Give the number of lines holding the string "body", and nothing else.

- - - - - - -

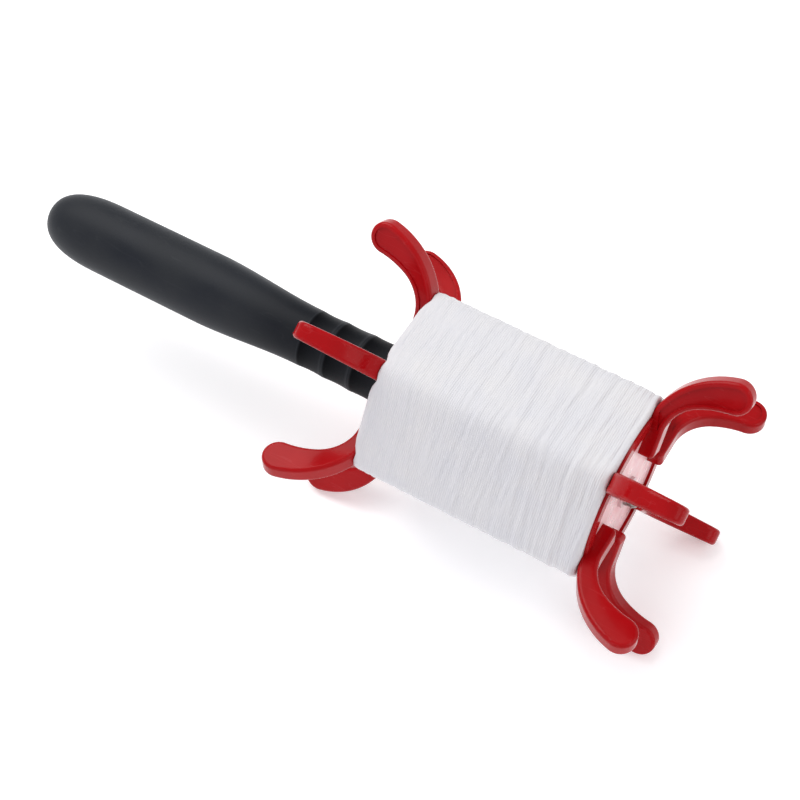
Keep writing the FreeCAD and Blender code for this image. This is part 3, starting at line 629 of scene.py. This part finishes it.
def pale_plastic(settings):
    """Smooth pale pink plastic, cloudy between two close shades."""
    material, tree, shader = new_finish(
        "pale_disc", IOR=1.49, Subsurface_Weight=0.1, Subsurface_Scale=0.002)
    place = object_place(tree)
    grain = place_group(tree, "surface_grain", Fine_Scale=1300.0, Patch_Scale=120.0)
    link(tree, place, grain.inputs["Vector"])
    warmer = tinted(settings.pale, (0.96, 0.84, 0.86))
    link(tree, mix_colours(tree, grain.outputs["Patches"], settings.pale, warmer),
         shader.inputs["Base Color"])
    link(tree, spread_value(tree, grain.outputs["Patches"], 0.24, 0.42), shader.inputs["Roughness"])
    add_bump(tree, shader, grain.outputs["Height"], 0.00003, 0.4)
    return material


def plain_plastic(name, light, dark, low, high):
    """Satin moulded plastic between two close colours and two roughnesses."""
    material, tree, shader = new_finish(name, IOR=1.48)
    place = object_place(tree)
    grain = place_group(tree, "surface_grain", Fine_Scale=1500.0, Patch_Scale=150.0)
    link(tree, place, grain.inputs["Vector"])
    link(tree, mix_colours(tree, grain.outputs["Patches"], dark, light), shader.inputs["Base Color"])
    link(tree, spread_value(tree, grain.outputs["Patches"], low, high), shader.inputs["Roughness"])
    add_bump(tree, shader, grain.outputs["Height"], 0.00004, 0.5)
    return material


def plated_steel():
    """Dull plated steel with brush marks and small spots."""
    material, tree, shader = new_finish("plated_steel", Metallic=1.0)
    place = object_place(tree)
    grain = place_group(tree, "surface_grain", Fine_Scale=1800.0, Patch_Scale=220.0)
    scuffs = place_group(tree, "fine_scuffs", Scale=420.0, Width=0.03)
    link(tree, place, grain.inputs["Vector"])
    link(tree, place, scuffs.inputs["Vector"])
    link(tree, mix_colours(tree, grain.outputs["Patches"], (0.26, 0.25, 0.23), (0.36, 0.35, 0.33)),
         shader.inputs["Base Color"])
    link(tree, spread_value(tree, scuffs.outputs["Scuffs"], 0.24, 0.42), shader.inputs["Roughness"])
    add_bump(tree, shader, grain.outputs["Height"], 0.00002, 0.4)
    return material


def black_rubber(settings):
    """Soft rubber with a fine matt grain, cloudy patches, faint scuffs, and painted shade in the neck's
    grooves and over the neck.
    """
    material, tree, shader = new_finish(
        "grip_rubber", IOR=1.5, Sheen_Weight=0.06, Sheen_Roughness=0.35)
    shader.inputs["Sheen Tint"].default_value = (0.75, 0.82, 0.9, 1.0)
    place = object_place(tree)
    grain = place_group(tree, "surface_grain", Fine_Scale=1700.0, Patch_Scale=38.0)
    scuffs = place_group(tree, "fine_scuffs", Scale=60.0, Width=0.004)
    link(tree, place, grain.inputs["Vector"])
    link(tree, place, scuffs.inputs["Vector"])
    groove = tree.nodes.new("ShaderNodeAttribute")
    groove.attribute_name = "groove"
    handled = tinted(settings.colour, (1.6, 1.5, 1.3))
    body = mix_colours(tree, grain.outputs["Patches"], settings.colour, handled)
    scuffed = mix_colours(tree, spread_value(tree, scuffs.outputs["Scuffs"], 0.0, 0.06), body,
                          (0.07, 0.075, 0.08))
    # Painted shade: the colour goes to the shaded groove colour where the attribute says, and less light is
    # reflected there.
    link(tree, mix_colours(tree, groove.outputs["Fac"], scuffed, settings.groove_shade_colour),
         shader.inputs["Base Color"])
    link(tree, spread_value(tree, groove.outputs["Fac"], 0.15, 0.02), shader.inputs["Specular IOR Level"])
    link(tree, spread_value(tree, grain.outputs["Patches"], 0.42, 0.54), shader.inputs["Roughness"])
    add_bump(tree, shader, grain.outputs["Height"], 0.00008, 0.6)
    return material


def drawn_noise(tree, vector, slant, stretch, scale):
    """Noise of a pattern's coordinates, drawn out along a slant to the turns."""
    turned = tree.nodes.new("ShaderNodeMapping")
    turned.vector_type = "TEXTURE"
    turned.inputs["Rotation"].default_value = (0.0, 0.0, slant)
    turned.inputs["Scale"].default_value = (stretch, 1.0, 1.0)
    link(tree, vector, turned.inputs["Vector"])
    noise = add_node(tree, "ShaderNodeTexNoise", Scale=scale, Detail=3.0, Roughness=0.6)
    link(tree, turned.outputs["Vector"], noise.inputs["Vector"])
    return noise.outputs["Fac"]


def white_line(settings):
    """Braided white line: fibres along the turns, strands across them both ways, and painted shade in the
    gaps between fibres and strands and in the valleys between turns.
    """
    material, tree, shader = new_finish(
        "white_line", Roughness=0.6, Sheen_Weight=0.2, Sheen_Roughness=0.4, Specular_IOR_Level=0.3)
    lay = tree.nodes.new("ShaderNodeUVMap")
    lay.uv_map = "lay"
    turns = lay.outputs["UV"]
    fibres = drawn_noise(tree, turns, 0.02, 9.0, 420.0)
    leaning = drawn_noise(tree, turns, 0.22, 10.0, 125.0)
    crossing = drawn_noise(tree, turns, -0.27, 10.0, 110.0)
    braid = add_node(tree, "ShaderNodeTexNoise", Scale=170.0, Detail=2.0, Roughness=0.7)
    link(tree, turns, braid.inputs["Vector"])
    grain = place_group(tree, "surface_grain", Fine_Scale=1500.0, Patch_Scale=55.0)
    link(tree, object_place(tree), grain.inputs["Vector"])
    strands = tree.nodes.new("ShaderNodeMix")
    link(tree, grain.outputs["Patches"], strands.inputs["Factor"])
    link(tree, leaning, strands.inputs["A"])
    link(tree, crossing, strands.inputs["B"])
    strand = strands.outputs["Result"]
    valley = tree.nodes.new("ShaderNodeAttribute")
    valley.attribute_name = "valley"
    cooler = tinted(settings.colour, (0.955, 0.965, 0.995))
    body = mix_colours(tree, grain.outputs["Patches"], settings.colour, cooler)
    # Painted shade: the colour goes towards the shaded valley colour between fibres, between strands and
    # deep between turns.
    threads = mix_colours(tree, spread_value(tree, fibres, 0.3, -0.05), body, settings.valley_shade_colour)
    slanted = mix_colours(tree, spread_value(tree, strand, 0.5, -0.4), threads, settings.valley_shade_colour)
    deep = mix_colours(tree, spread_value(tree, valley.outputs["Fac"], 0.0, 0.25), slanted,
                       settings.valley_shade_colour)
    link(tree, deep, shader.inputs["Base Color"])
    fine = add_bump(tree, shader, fibres, 0.00010, 0.45)
    rough = add_bump(tree, shader, braid.outputs["Fac"], 0.00010, 0.5, fine)
    add_bump(tree, shader, strand, 0.0003, 0.5, rough)
    return material


def dress(names, material):
    """Give CAD nodes a finish."""
    for name in names:
        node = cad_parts[name]
        node.data.materials.clear()
        node.data.materials.append(material)


def finish_piece(piece, material, body, replaced):
    """Give a new piece its finish, its body and the nodes that it stands for."""
    piece.data.materials.append(material)
    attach(piece, body)
    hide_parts(*replaced)


# ---------------------------------------------------------------- operators

class WINDER_OT_line(bpy.types.Operator):
    """Wind the bundle of white line on the reel."""
    bl_idname = "winder.line"
    bl_label = "Wind the line"

    def execute(self, context):
        settings = context.scene.winder_line
        piece = wound_line(settings)
        finish_piece(piece, white_line(settings), "reel", ("line_core", "line_turns"))
        return {"FINISHED"}


class WINDER_OT_grip(bpy.types.Operator):
    """Make the rubber grip of the handle."""
    bl_idname = "winder.grip"
    bl_label = "Make the grip"

    def execute(self, context):
        settings = context.scene.winder_grip
        piece = rubber_grip(settings)
        finish_piece(piece, black_rubber(settings), "handle", ("handle_grip",))
        return {"FINISHED"}


class WINDER_OT_mouldings(bpy.types.Operator):
    """Finish the reel's moulded halves, end discs and bushes, and the handle's plastic pieces."""
    bl_idname = "winder.mouldings"
    bl_label = "Finish the mouldings"

    def execute(self, context):
        settings = context.scene.winder_plastic
        dress(("reel_half_near", "reel_half_far"), red_plastic(settings))
        dress(("front_end_disc", "rear_end_disc"), pale_plastic(settings))
        dress(("front_bush", "rear_bush"),
              plain_plastic("bush_plastic", (0.74, 0.52, 0.53), (0.66, 0.46, 0.47), 0.3, 0.45))
        dress(("handle_collar", "handle_core", "butt_plug"),
              plain_plastic("black_plastic", (0.030, 0.030, 0.033), (0.018, 0.018, 0.020), 0.35, 0.5))
        return {"FINISHED"}


class WINDER_OT_steel(bpy.types.Operator):
    """Finish the axle, nuts, washers and screws."""
    bl_idname = "winder.steel"
    bl_label = "Finish the steel"

    def execute(self, context):
        dress(("axle", "dome_nut", "lock_nut", "front_washer", "rear_washer", "lock_washer", "half_screws"),
              plated_steel())
        return {"FINISHED"}


CAMERA_OFFSET = Vector((171.54, -364.94, 610.06)) * MM
CAMERA_TURN = Euler((0.603128, 0.009462, 0.542558), "XYZ")
LIGHT_AIM = Vector((0.02, 0.0, 0.05))
FRONT_SHARE = 0.65
SKY_COLOUR = (0.97, 0.98, 1.0, 1.0)
SKY_STRENGTH = 0.62


def area_light(name, place, size, power, colour):
    """Soft square light at a place, facing the winder."""
    data = bpy.data.lights.new(name, "AREA")
    data.shape = "SQUARE"
    data.size = size
    data.energy = power
    data.color = colour
    light = bpy.data.objects.new(name, data)
    light.location = place
    light.rotation_euler = (LIGHT_AIM - place).to_track_quat("-Z", "Y").to_euler()
    bpy.context.scene.collection.objects.link(light)


class WINDER_OT_stage(bpy.types.Operator):
    """Set the floor, the soft lights and the camera."""
    bl_idname = "winder.stage"
    bl_label = "Set the stage"

    def execute(self, context):
        settings = context.scene.winder_stage
        half = settings.floor_size / 2
        mesh = bpy.data.meshes.new("floor")
        mesh.from_pydata([(-half, -half, 0), (half, -half, 0), (half, half, 0), (-half, half, 0)], [],
                         [(0, 1, 2, 3)])
        floor = bpy.data.objects.new("floor", mesh)
        context.scene.collection.objects.link(floor)
        material, tree, shader = new_finish(
            "floor_table", Roughness=0.7, Specular_IOR_Level=0.2, Emission_Strength=settings.floor_glow)
        shader.inputs["Emission Color"].default_value = (1.0, 1.0, 1.0, 1.0)
        grain = place_group(tree, "surface_grain", Fine_Scale=500.0, Patch_Scale=3.0)
        link(tree, object_place(tree), grain.inputs["Vector"])
        darker = tinted(settings.floor_colour, (0.985, 0.985, 0.985))
        link(tree, mix_colours(tree, grain.outputs["Patches"], darker, settings.floor_colour),
             shader.inputs["Base Color"])
        mesh.materials.append(material)

        area_light("key_light", Vector((-0.65, 0.25, 1.25)), 1.2, settings.key_power, (1.0, 0.99, 0.98))
        area_light("front_fill", Vector((-0.35, -1.25, 0.45)), 1.2, FRONT_SHARE * settings.fill_power,
                   (0.88, 0.84, 1.0))
        area_light("right_fill", Vector((1.25, 0.1, 0.75)), 1.0, settings.fill_power, (1.0, 0.98, 0.98))
        world = bpy.data.worlds.new("studio")
        world.use_nodes = True
        sky = world.node_tree.nodes["Background"]
        sky.inputs["Color"].default_value = SKY_COLOUR
        sky.inputs["Strength"].default_value = SKY_STRENGTH
        context.scene.world = world
        context.scene.view_settings.view_transform = "Standard"

        data = bpy.data.cameras.new("camera")
        data.lens = settings.lens
        data.sensor_width = 36.0
        data.clip_start = 0.01
        camera = bpy.data.objects.new("camera", data)
        camera.location = REEL_MIDDLE + CAMERA_OFFSET
        camera.rotation_euler = CAMERA_TURN
        context.scene.collection.objects.link(camera)
        context.scene.camera = camera
        return {"FINISHED"}


class WINDER_PT_panel(bpy.types.Panel):
    """Settings and steps of the winder."""
    bl_idname = "WINDER_PT_panel"
    bl_label = "Kite line winder"
    bl_space_type = "VIEW_3D"
    bl_region_type = "UI"
    bl_category = "Winder"

    def draw(self, context):
        for step, owner in STEPS:
            box = self.layout.box()
            box.operator(step.bl_idname)
            if owner:
                settings = getattr(context.scene, owner)
                for name in settings.__annotations__:
                    box.prop(settings, name)


SETTINGS = (
    ("winder_line", WinderLineSettings),
    ("winder_grip", WinderGripSettings),
    ("winder_plastic", WinderPlasticSettings),
    ("winder_stage", WinderStageSettings),
)
STEPS = (
    (WINDER_OT_line, "winder_line"),
    (WINDER_OT_grip, "winder_grip"),
    (WINDER_OT_mouldings, "winder_plastic"),
    (WINDER_OT_steel, None),
    (WINDER_OT_stage, "winder_stage"),
)


def register():
    """Register the settings, the steps and the panel."""
    for owner, settings in SETTINGS:
        bpy.utils.register_class(settings)
        setattr(bpy.types.Scene, owner, PointerProperty(type=settings))
    for step, _ in STEPS:
        bpy.utils.register_class(step)
    bpy.utils.register_class(WINDER_PT_panel)


def unregister():
    """Take the panel, the steps and the settings away again."""
    bpy.utils.unregister_class(WINDER_PT_panel)
    for step, _ in reversed(STEPS):
        bpy.utils.unregister_class(step)
    for owner, settings in reversed(SETTINGS):
        delattr(bpy.types.Scene, owner)
        bpy.utils.unregister_class(settings)


def main():
    register()
    bpy.ops.winder.line()
    bpy.ops.winder.grip()
    bpy.ops.winder.mouldings()
    bpy.ops.winder.steel()
    bpy.ops.winder.stage()


if __name__ == "__main__":
    main()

- - - - - - -

- _Task output_:
7